Say how many lines hold the string "type", and nothing more.
[SUPPLIED MATERIAL start]
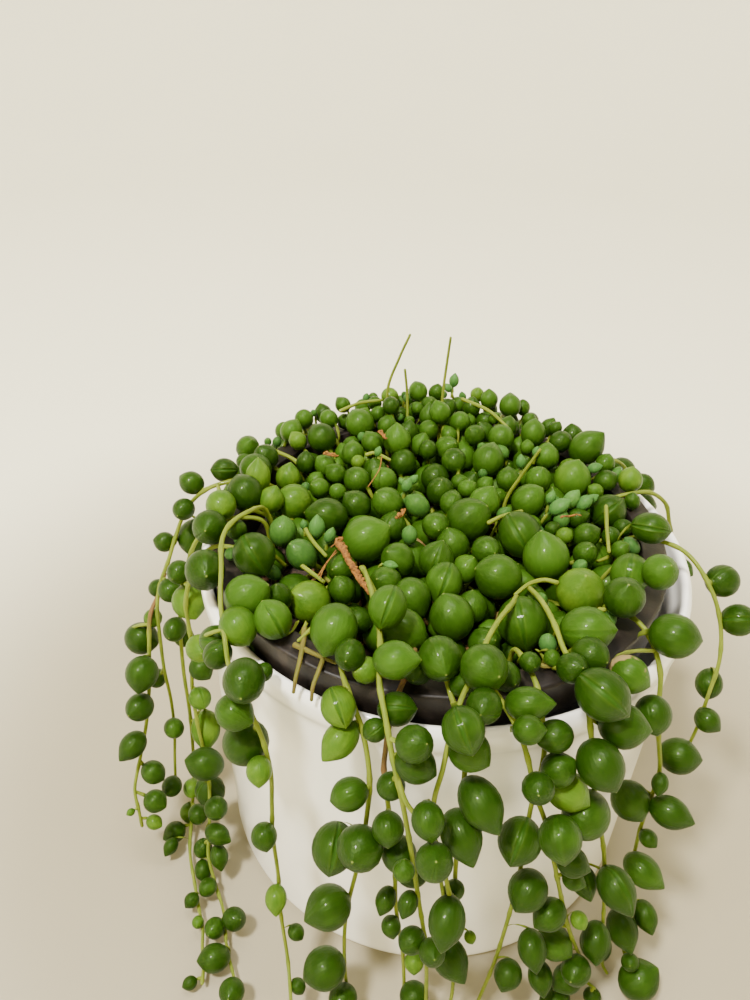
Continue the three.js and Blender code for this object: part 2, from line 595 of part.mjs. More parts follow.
// The crown's pearls: the marked ones, then a seeded fill that drops each into the lowest gap.
function growCrown() {
  for (const [x, y, height, diameter] of CROWN_MARKS) {
    const pearl = crownPearl(x, y, height, diameter / 2);
    if (pearlClears(pearl, CROWN_ROOM)) pearls.push(pearl);
  }
  const random = randomStream(CROWN_SEED);
  for (let attempt = 0; attempt < CROWN_ATTEMPTS; attempt++) {
    const radius = CROWN_SMALLEST + CROWN_RANGE * random();
    let best = null;
    for (let choice = 0; choice < CROWN_CHOICES; choice++) {
      const angle = 2 * Math.PI * random();
      const distance = CROWN_RADIUS * Math.sqrt(random());
      const x = CROWN_X + distance * Math.cos(angle);
      const y = CROWN_Y + distance * Math.sin(angle);
      const height = restHeight(x, y, radius);
      if (!best || height < best[2]) best = [x, y, height];
    }
    const [x, y, height] = best;
    if (height > CROWN_CEILING - CROWN_FALL * (x * x + y * y)) continue;
    const pearl = crownPearl(x, y, height, radius);
    if (pearlClears(pearl, CROWN_ROOM)) pearls.push(pearl);
  }
}

// The nearest point to a root on the straight stretches of a rod.
function seatOn(spine, root) {
  const edge = new THREE.Line3();
  let best = spine[0];
  for (let i = 1; i < spine.length; i++) {
    edge.set(spine[i - 1], spine[i]);
    const near = edge.closestPointToPoint(root, true, new THREE.Vector3());
    if (near.distanceTo(root) < best.distanceTo(root)) best = near;
  }
  return best;
}

// The solid of a stem: a rod with few sides along its curve.
function stemSolid({ curve, spine }, radius) {
  const section = new THREE.Shape();
  for (let i = 0; i < STEM_SIDES; i++) {
    const angle = (2 * Math.PI * i) / STEM_SIDES;
    const corner = [radius * Math.cos(angle), radius * Math.sin(angle)];
    if (i === 0) section.moveTo(...corner);
    else section.lineTo(...corner);
  }
  section.closePath();
  const steps = spine.length - 1;
  return solidOf(new THREE.ExtrudeGeometry(section, { steps, extrudePath: curve }));
}

// The solid of a pearl: a cone from its root that swells to the shoulder and closes in a point.
function pearlSolid({ root, centre, radius, axis }) {
  const outline = [[0, -centre.distanceTo(root) - PEARL_SINK]];
  for (const [height, width] of [PEARL_SHOULDER, PEARL_CROWN]) {
    outline.push([width * radius, height * radius]);
  }
  outline.push([0, PEARL_TIP * radius]);
  const points = outline.map(([width, height]) => new THREE.Vector2(width, height));
  const turn = new THREE.Quaternion().setFromUnitVectors(new THREE.Vector3(0, 1, 0), axis);
  const geometry = new THREE.LatheGeometry(points, PEARL_SIDES);
  return solidOf(geometry.applyQuaternion(turn).translate(centre.x, centre.y, centre.z));
}

// A leafy piece: its body with every pearl that grows on it.
function withPearls(body, owner) {
  let solid = body;
  for (const pearl of pearls) {
    if (pearl.owner === owner) solid = solid.add(pearlSolid(pearl));
  }
  return solid;
}

function makePlanter() {
  const rimFoot = PLANTER_HEIGHT - RIM_DEPTH;
  const outline = [
    [0, 0],
    [PLANTER_BASE_RADIUS - BASE_EDGE, 0],
    [PLANTER_BASE_RADIUS - BASE_EDGE * 0.3, BASE_EDGE * 0.3],
    [PLANTER_BASE_RADIUS, BASE_EDGE],
    [PLANTER_TOP_RADIUS, rimFoot - RIM_ROUND],
    [PLANTER_RIM_RADIUS, rimFoot + RIM_ROUND / 2],
    [PLANTER_RIM_RADIUS, PLANTER_HEIGHT - RIM_ROUND],
    [(PLANTER_RIM_RADIUS + PLANTER_MOUTH_RADIUS) / 2, PLANTER_HEIGHT],
    [PLANTER_MOUTH_RADIUS, PLANTER_HEIGHT - RIM_ROUND / 2],
    [PLANTER_MOUTH_RADIUS, rimFoot + RIM_ROUND / 2],
    [(PLANTER_MOUTH_RADIUS + PLANTER_FLOOR_RADIUS) / 2, rimFoot - SHOULDER_DROP],
    [PLANTER_FLOOR_RADIUS, PLANTER_FLOOR + FLOOR_ROUND],
    [PLANTER_FLOOR_RADIUS - FLOOR_ROUND, PLANTER_FLOOR],
    [0, PLANTER_FLOOR],
  ];
  return new THREE.Mesh(turned(outline, POT_SIDES), glaze);
}

// The nursery pot's outer radius at a height.
function nurseryRadius(height) {
  const bottom = PLANTER_FLOOR + CLEARANCE;
  const part = (height - bottom) / (LIP_TOP - LIP_THICKNESS - bottom);
  return NURSERY_BASE_RADIUS + (NURSERY_TOP_RADIUS - NURSERY_BASE_RADIUS) * part;
}

function makeNurseryPot() {
  const bottom = PLANTER_FLOOR + CLEARANCE;
  const under = LIP_TOP - LIP_THICKNESS;
  const floorTop = bottom + NURSERY_FLOOR;
  const outline = [
    [0, bottom],
    [NURSERY_BASE_RADIUS, bottom],
    [NURSERY_TOP_RADIUS, under],
    [LIP_RADIUS - SKIRT_THICKNESS, under],
    [LIP_RADIUS - SKIRT_THICKNESS, SKIRT_BOTTOM],
    [LIP_RADIUS, SKIRT_BOTTOM],
    [LIP_RADIUS, LIP_TOP - LIP_ROUND],
    [LIP_RADIUS - LIP_ROUND, LIP_TOP],
    [LIP_INNER_RADIUS, LIP_TOP],
    [nurseryRadius(floorTop) - NURSERY_WALL, floorTop],
    [0, floorTop],
  ];
  let pot = solidOf(turned(outline, POT_SIDES));
  for (let i = 0; i < DRAIN_HOLES; i++) {
    const angle = (2 * Math.PI * i) / DRAIN_HOLES;
    const x = DRAIN_RING_RADIUS * Math.cos(angle);
    const y = DRAIN_RING_RADIUS * Math.sin(angle);
    const hole = prism(DRAIN_HOLE_RADIUS, NURSERY_FLOOR * 3, HOLE_SIDES, x, y, bottom - NURSERY_FLOOR);
    pot = pot.subtract(solidOf(hole));
  }
  return new THREE.Mesh(geometryOf(pot), plastic);
}

function makeSoil(strands) {
  const bottom = PLANTER_FLOOR + CLEARANCE + NURSERY_FLOOR + CLEARANCE;
  const inside = NURSERY_WALL + CLEARANCE;
  const outline = [
    [0, bottom],
    [nurseryRadius(bottom) - inside, bottom],
    [nurseryRadius(SOIL_TOP) - inside, SOIL_TOP],
    [0, SOIL_TOP],
  ];
  let soil = solidOf(turned(outline, POT_SIDES));
  for (const { azimuth } of strands) {
    const foot = place([azimuth, ROOT_RADIUS, ROOT_BOTTOM - CLEARANCE]);
    const x = foot.x - NURSERY_X;
    const y = foot.y - NURSERY_Y;
    soil = soil.subtract(solidOf(prism(ROOT_HOLE_RADIUS, SOIL_TOP, ROOT_HOLE_SIDES, x, y, foot.z)));
  }
  return new THREE.Mesh(geometryOf(soil), earth);
}

function makeCrown(stalks) {
  const outline = [[0, CORE_PROFILE[0][1]], ...CORE_PROFILE, [0, CORE_TOP]];
  let body = solidOf(turned(outline, CORE_SIDES));
  for (const line of stalks) body = body.add(stemSolid(line, STALK_RADIUS));
  return new THREE.Mesh(geometryOf(withPearls(body, "crown")), foliage);
}

function makeStrand({ name, lines }) {
  const body = lines.map((line) => stemSolid(line, STEM_RADIUS)).reduce((all, one) => all.add(one));
  return new THREE.Mesh(geometryOf(withPearls(body, name)), foliage);
}

// A mesh under its piece's name.
function named(name, mesh) {
  mesh.name = name;
  return mesh;
}

const strands = makeStrands();
const stalks = STALKS.map((points) => lineThrough(points.map((point) => new THREE.Vector3(...point))));
for (const { name, lines } of strands) {
  for (const { samples } of lines) stems.push({ owner: name, samples, radius: STEM_RADIUS });
}
for (const { samples } of stalks) stems.push({ owner: "crown", samples, radius: STALK_RADIUS });
for (const { name, lines, lists } of strands) {
  lines.forEach((line, i) => lists[i].forEach((entry) => growPearl(name, line, entry)));
}
growCrown();

const plant = new THREE.Group();
plant.add(named("outer_pot", makePlanter()));
const nursery = new THREE.Group();
nursery.position.set(NURSERY_X, NURSERY_Y, 0);
nursery.add(named("nursery_pot", makeNurseryPot()));
nursery.add(named("soil", makeSoil(strands)));
plant.add(nursery);
plant.add(named("crown", makeCrown(stalks)));
for (const strand of strands) plant.add(named(strand.name, makeStrand(strand)));

export default plant;
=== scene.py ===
# %% [markdown]
# # A potted string of pearls
# The real thing is a trailing succulent whose leaves are round beads on thin stems. It grows in a dark
# plastic nursery pot that stands loosely in a white glazed planter, and its stems hang over the rim.
#
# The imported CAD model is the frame: it says where each piece is and how big it is. This script keeps to
# that and adds what a few flat faces can't show, such as round leaves with their windows and tips, smooth
# stems, soil, glaze and scuffed plastic. Lengths are written in millimetres, as in the CAD part, and one
# factor turns them into Blender's metres when a mesh is made.

# %% Load the frame
import math
from dataclasses import dataclass

import bpy
import numpy as np
from mathutils import Matrix, Vector


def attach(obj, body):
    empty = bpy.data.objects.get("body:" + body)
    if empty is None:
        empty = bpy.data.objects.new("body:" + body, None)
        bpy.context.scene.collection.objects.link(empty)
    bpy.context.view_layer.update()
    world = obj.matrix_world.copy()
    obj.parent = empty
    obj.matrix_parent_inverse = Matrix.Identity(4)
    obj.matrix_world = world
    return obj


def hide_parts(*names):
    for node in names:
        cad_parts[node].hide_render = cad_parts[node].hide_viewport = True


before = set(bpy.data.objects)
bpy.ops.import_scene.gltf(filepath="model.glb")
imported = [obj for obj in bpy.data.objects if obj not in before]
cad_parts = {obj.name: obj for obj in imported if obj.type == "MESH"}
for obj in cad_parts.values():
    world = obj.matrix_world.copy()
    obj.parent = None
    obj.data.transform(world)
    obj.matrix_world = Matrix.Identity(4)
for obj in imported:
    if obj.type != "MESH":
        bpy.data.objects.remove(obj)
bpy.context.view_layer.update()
MM = 0.001

# %% [markdown]
# ## The camera
# The photograph was taken from close by, above and in front of the plant, with a wide lens. Its place was
# worked out from the ellipses of the two pot rims, whose shapes give the tilt and the distance. A camera
# in Blender looks along its own -Z, so the three columns of its rotation are its right, its up and the way
# back from the view.

# %% Place the camera
CAMERA_PLACE = Vector((0.0, -183.0, 244.0)) * MM
CAMERA_PITCH = math.radians(35.5)
CAMERA_YAW = math.radians(-5.93)
CAMERA_ROLL = math.radians(1.46)
CAMERA_LENS = 30.6


def camera_turn(pitch, yaw, roll):
    """The right, the up and the back of a camera that looks down by pitch, turned by yaw and rolled."""
    forward = np.array((math.sin(yaw) * math.cos(pitch), math.cos(yaw) * math.cos(pitch), -math.sin(pitch)))
    level = np.array((math.cos(yaw), -math.sin(yaw), 0.0))
    upright = np.cross(level, forward)
    right = level * math.cos(roll) + upright * math.sin(roll)
    up = upright * math.cos(roll) - level * math.sin(roll)
    return np.column_stack((right, up, -forward))


CAMERA_TURN = camera_turn(CAMERA_PITCH, CAMERA_YAW, CAMERA_ROLL)
lens = bpy.data.cameras.new("photo_camera")
lens.lens = CAMERA_LENS
lens.clip_start = 0.01
camera = bpy.data.objects.new("photo_camera", lens)
camera.matrix_world = Matrix.Translation(CAMERA_PLACE) @ Matrix(CAMERA_TURN.tolist()).to_4x4()
bpy.context.scene.collection.objects.link(camera)
bpy.context.scene.camera = camera
print("camera at", tuple(round(value, 3) for value in CAMERA_PLACE))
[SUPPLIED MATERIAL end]
**IN RESPONSE**
2